▶ [WRITTEN EXERCISE]:
Copy every line of the listing exactly.
※
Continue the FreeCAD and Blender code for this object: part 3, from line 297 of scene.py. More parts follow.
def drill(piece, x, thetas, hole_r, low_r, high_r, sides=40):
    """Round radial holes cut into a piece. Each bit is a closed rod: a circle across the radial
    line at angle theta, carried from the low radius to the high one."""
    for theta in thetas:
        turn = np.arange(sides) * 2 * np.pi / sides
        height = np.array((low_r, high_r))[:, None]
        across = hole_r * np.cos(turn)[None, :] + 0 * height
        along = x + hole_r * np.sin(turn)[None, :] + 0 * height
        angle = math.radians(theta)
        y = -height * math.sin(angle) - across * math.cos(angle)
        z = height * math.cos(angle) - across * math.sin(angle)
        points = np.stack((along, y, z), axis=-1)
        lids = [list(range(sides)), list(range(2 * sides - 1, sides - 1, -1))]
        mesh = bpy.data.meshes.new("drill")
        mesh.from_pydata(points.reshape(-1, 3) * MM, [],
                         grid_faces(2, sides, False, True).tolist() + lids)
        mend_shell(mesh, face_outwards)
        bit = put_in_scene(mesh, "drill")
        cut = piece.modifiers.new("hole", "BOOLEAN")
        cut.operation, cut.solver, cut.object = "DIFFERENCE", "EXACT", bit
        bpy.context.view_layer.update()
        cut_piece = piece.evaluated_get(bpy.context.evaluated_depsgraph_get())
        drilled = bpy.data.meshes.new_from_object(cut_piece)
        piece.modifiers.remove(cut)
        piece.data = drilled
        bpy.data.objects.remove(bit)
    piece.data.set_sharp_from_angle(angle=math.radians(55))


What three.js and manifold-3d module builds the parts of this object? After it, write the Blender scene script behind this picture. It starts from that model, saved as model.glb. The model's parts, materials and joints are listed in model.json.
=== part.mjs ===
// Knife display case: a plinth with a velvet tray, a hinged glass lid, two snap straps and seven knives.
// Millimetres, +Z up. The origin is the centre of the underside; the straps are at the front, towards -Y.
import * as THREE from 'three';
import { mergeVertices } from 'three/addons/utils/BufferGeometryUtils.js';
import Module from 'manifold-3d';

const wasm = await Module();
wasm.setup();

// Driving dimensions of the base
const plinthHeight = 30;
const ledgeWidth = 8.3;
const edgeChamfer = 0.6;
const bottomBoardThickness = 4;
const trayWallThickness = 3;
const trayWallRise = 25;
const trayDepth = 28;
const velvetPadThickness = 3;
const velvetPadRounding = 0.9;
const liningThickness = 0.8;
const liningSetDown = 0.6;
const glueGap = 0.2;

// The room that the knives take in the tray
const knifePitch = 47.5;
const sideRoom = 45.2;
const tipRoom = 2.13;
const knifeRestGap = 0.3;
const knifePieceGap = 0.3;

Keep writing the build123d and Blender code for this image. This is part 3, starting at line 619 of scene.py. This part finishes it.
※
▶ [THE SOLUTION]:
Continue the FreeCAD and Blender code for this object: part 3, from line 297 of scene.py. More parts follow.
def drill(piece, x, thetas, hole_r, low_r, high_r, sides=40):
    """Round radial holes cut into a piece. Each bit is a closed rod: a circle across the radial
    line at angle theta, carried from the low radius to the high one."""
    for theta in thetas:
        turn = np.arange(sides) * 2 * np.pi / sides
        height = np.array((low_r, high_r))[:, None]
        across = hole_r * np.cos(turn)[None, :] + 0 * height
        along = x + hole_r * np.sin(turn)[None, :] + 0 * height
        angle = math.radians(theta)
        y = -height * math.sin(angle) - across * math.cos(angle)
        z = height * math.cos(angle) - across * math.sin(angle)
        points = np.stack((along, y, z), axis=-1)
        lids = [list(range(sides)), list(range(2 * sides - 1, sides - 1, -1))]
        mesh = bpy.data.meshes.new("drill")
        mesh.from_pydata(points.reshape(-1, 3) * MM, [],
                         grid_faces(2, sides, False, True).tolist() + lids)
        mend_shell(mesh, face_outwards)
        bit = put_in_scene(mesh, "drill")
        cut = piece.modifiers.new("hole", "BOOLEAN")
        cut.operation, cut.solver, cut.object = "DIFFERENCE", "EXACT", bit
        bpy.context.view_layer.update()
        cut_piece = piece.evaluated_get(bpy.context.evaluated_depsgraph_get())
        drilled = bpy.data.meshes.new_from_object(cut_piece)
        piece.modifiers.remove(cut)
        piece.data = drilled
        bpy.data.objects.remove(bit)
    piece.data.set_sharp_from_angle(angle=math.radians(55))


What three.js and manifold-3d module builds the parts of this object? After it, write the Blender scene script behind this picture. It starts from that model, saved as model.glb. The model's parts, materials and joints are listed in model.json.
=== part.mjs ===
// Knife display case: a plinth with a velvet tray, a hinged glass lid, two snap straps and seven knives.
// Millimetres, +Z up. The origin is the centre of the underside; the straps are at the front, towards -Y.
import * as THREE from 'three';
import { mergeVertices } from 'three/addons/utils/BufferGeometryUtils.js';
import Module from 'manifold-3d';

const wasm = await Module();
wasm.setup();

// Driving dimensions of the base
const plinthHeight = 30;
const ledgeWidth = 8.3;
const edgeChamfer = 0.6;
const bottomBoardThickness = 4;
const trayWallThickness = 3;
const trayWallRise = 25;
const trayDepth = 28;
const velvetPadThickness = 3;
const velvetPadRounding = 0.9;
const liningThickness = 0.8;
const liningSetDown = 0.6;
const glueGap = 0.2;

// The room that the knives take in the tray
const knifePitch = 47.5;
const sideRoom = 45.2;
const tipRoom = 2.13;
const knifeRestGap = 0.3;
const knifePieceGap = 0.3;

Keep writing the build123d and Blender code for this image. This is part 3, starting at line 619 of scene.py. This part finishes it.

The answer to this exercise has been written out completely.